In last night’s dream, I was the secret eighth member of the Community study group, so quiet and boring that I didn’t make it to the show. As we were preparing to graduate, however, signing yearbooks and whatnot (because community college = high school?), Pierce said something particularly gross about Britta, and I flipped out on him and basically chased him out of the library.
So Pierce held the library hostage with a gun that shot expanding silly string.
In dreamland, this was srs bsns. Like, way beyond the gravitas given to the paintball fights and pillow wars on the show. Characters died in this silly string hostage situation. We caught sight of Pierce through a window while on a recon mission, and he appeared to have turned into some half-zombie, half-muttation creature. I woke up before finding out how it all worked out, but I know it wasn’t headed toward a rousing Winger speech that would have brought everyone back together and cured Pierce of whatever hulk rage had overtaken him because Winger was one of the fatalities.
A mash-up of “The Sounds of Silence” and “Dark, Sad, Lonely Knight” is stuck in my head. WHAT IS MY BRAIN?
So, I ran across another episode in the first four seasons of Boy Meets World that I had never seen before: I knew about the episode where Shawn joins a cult, but I had no idea there was also an episode where Shawn joins the mob.

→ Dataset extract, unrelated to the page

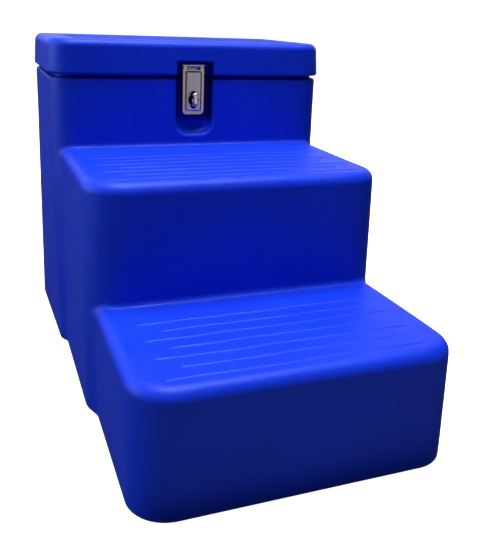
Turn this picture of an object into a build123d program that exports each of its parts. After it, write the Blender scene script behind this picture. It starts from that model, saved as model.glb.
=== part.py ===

WOT, WRITERS? Although, props to the writers, as it somehow didn’t come across as completely stupid. Implausible? Yes. A rehashing of about 50% of the Shawn-centric plots to date? Sure. But handled much better than it could have been, and I think it is perhaps one of the best showcases of Rider Strong’s talent on that show. And then the stuff with Feeney and Eric in “B & B’s B ‘N B” is just so smushy I can’t even…and is it just me, or is “Wheels” the very best example in the whole run of how few shits this show gives about continuity?
And a final entry in today's brain-dump: I have been slowly catching up with Penguins of Madagascar and having a grand old time with it (especially “The Trouble with Jiggles,” which I have to assume was a sequel to an earlier episode, and I’m quite looking forward to seeing that OMG KOWALSKI YOU GET ALL OF THE HEARTS [AND AN ANNIE I’M SO PROUD OF YOU, BENNETT <33333]). But…can we all agree that “The Otter Woman” was just a mess? Hey, let’s center an episode around the under-utilized, sole female character in the central cast, but let’s use the episode to reinforce gender stereotypes, exoticize and dehumanize (for lack of a better word) foreigners*, illustrate once again that the male characters on this show do not listen to a word spoken by the female characters, and be just a little bit racist, to boot**. OR HOW ABOUT LET’S NOT.
* I understand that Kowalski IS just going to start running tests on people the moment they show up because that’s who he is, and I am completely fine with that. What I’m not okay with is how, for some reason, he acts like an Arctic mink wouldn’t be able to speak English when every other animal on the show can be understood by all the others. I admit that I am new to the show and there may be things going on that I don’t understand because of that, but, yeah, my instinct as a new viewer is to be disgusted by this.
** The animals treat Marlene like one of the guys; Marlene’s brown fur gets bleached, and Skipper and Julien instantly start vying for her affections; Marlene’s fur gets dyed back to brown, Skipper and Julien instantly lose interest, and there is no indication of any lingering confusion regarding their feelings for their friend, proving their attraction was entirely about appearance. White = sexy and desirable, brown = not even a blip on the radar of sexual desirability. And I’d like to stress that this fur colour preference transcends the fact that we are, in fact, talking about three entirely different species; it doesn’t matter to the penguin or the lemur that they are attracted to an otter/mink, just that she is white.